Je pense avoir déjà entendu exprimer ces trois opinions, surtout la troisième. Et si je réponds que d'autres pays supportent très bien la démocratie, des responsables responsables et des décideurs qui décident, je me retrouve face à des sourcils levés, "c'est bien joli mais c'est loin".
Au moins, c'est un bon sujet de réflexion !
@Frederic
Merci de votre longue réponse.
Bien sûr, s'il s'agit de solutions techniques ponctuelles, mais judicieusement ciblées, cela peut se faire rapidement (ajouter aussi la réforme du financement de la formation continue avec je crois des exemples à voir outre-Rhin). Mais déjà là, on verrait des oppositions catégorielles. (ajouter aussi le fameux cas des taxis et de leur spéculation sur les plaques).
(le nombre de prisonniers de système est plus important que vous ne le dites, si on intègre de modestes salariés de PME, mais vivant en sous-traitance de l'Etat, de la Sécu, de collectivités locales, de contrats para-publics, etc. Idem pour des retraités, qui ont eu la chance de partir à des moments favorables, et qui à gauche ou à droite craignent que la remise en question du système ne touche leur situation. Pour les employeurs, pas besoin de revenir à l'antiquité: des mesures comme le crédit impôt recherche les maintiennent à flot tout en éliminant l'intéressement des salariés ).

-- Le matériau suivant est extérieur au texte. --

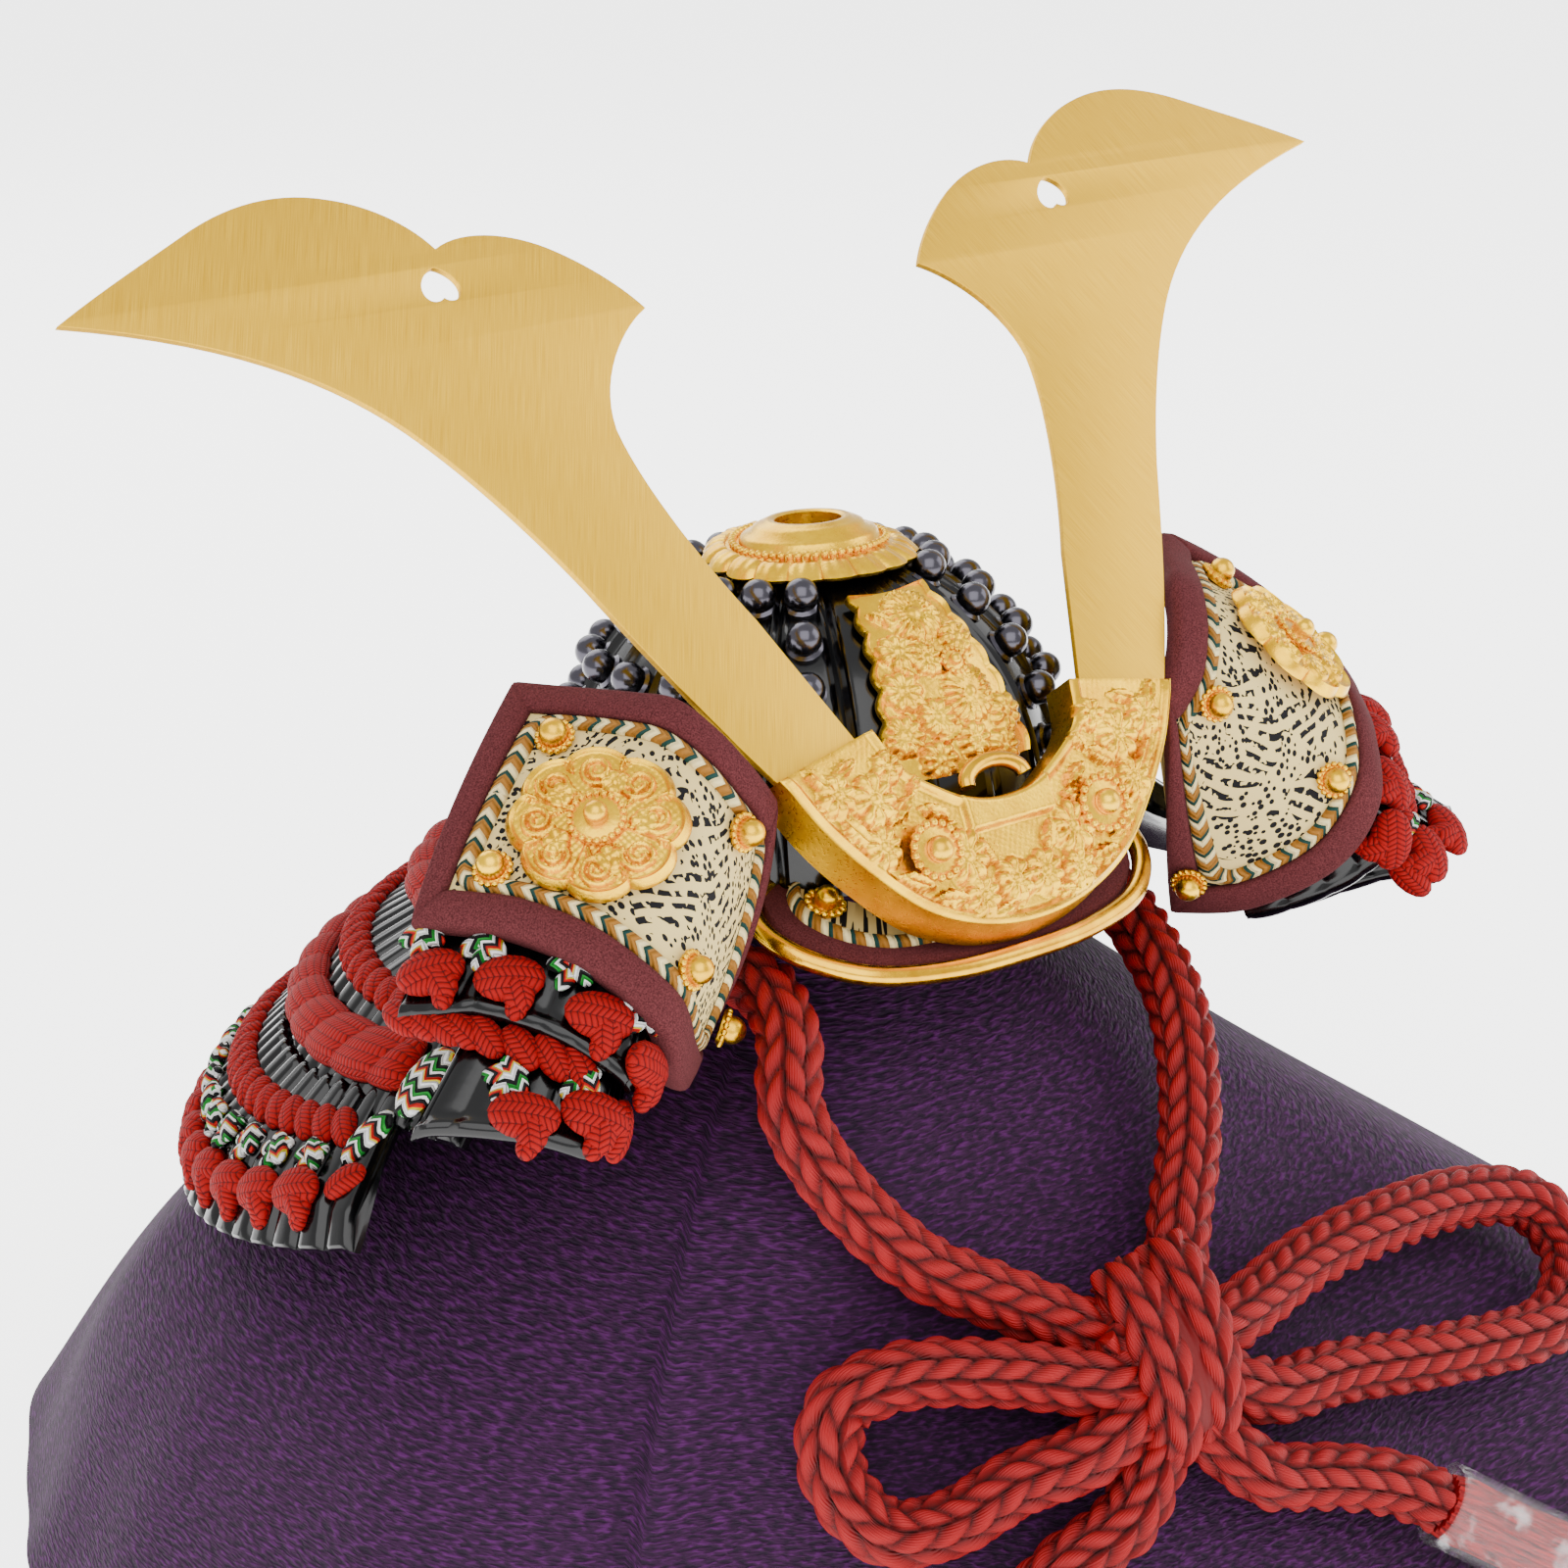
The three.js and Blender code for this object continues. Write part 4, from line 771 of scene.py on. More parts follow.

Il y a aussi des idéologies tenaces et hostiles à la raison, notamment à la CGT ou les trotzystes.
Pour commencer à changer cela, le préalable est bien sûr d'avoir des dirigeants intègres, qui ne donnent pas l'impression de travailler pour leurs propres intérêts financiers, ou pour leur carrière, déconnectée du terrain.
Là, les mesures sont connues, et font consensus, sauf précisément chez les élus à vie.
Donc vous prêchez un convaincu. Mais comment dépasser les 7% d'audience?
D'ailleurs, remettre le Modem à la "remorque" de la droite ne va pas dans ce sens. (de cette droite en particulier. Avec la CDU de A.Merkel, ce serait autre chose).
Bref, un bon sujet de réflexion mais à partager.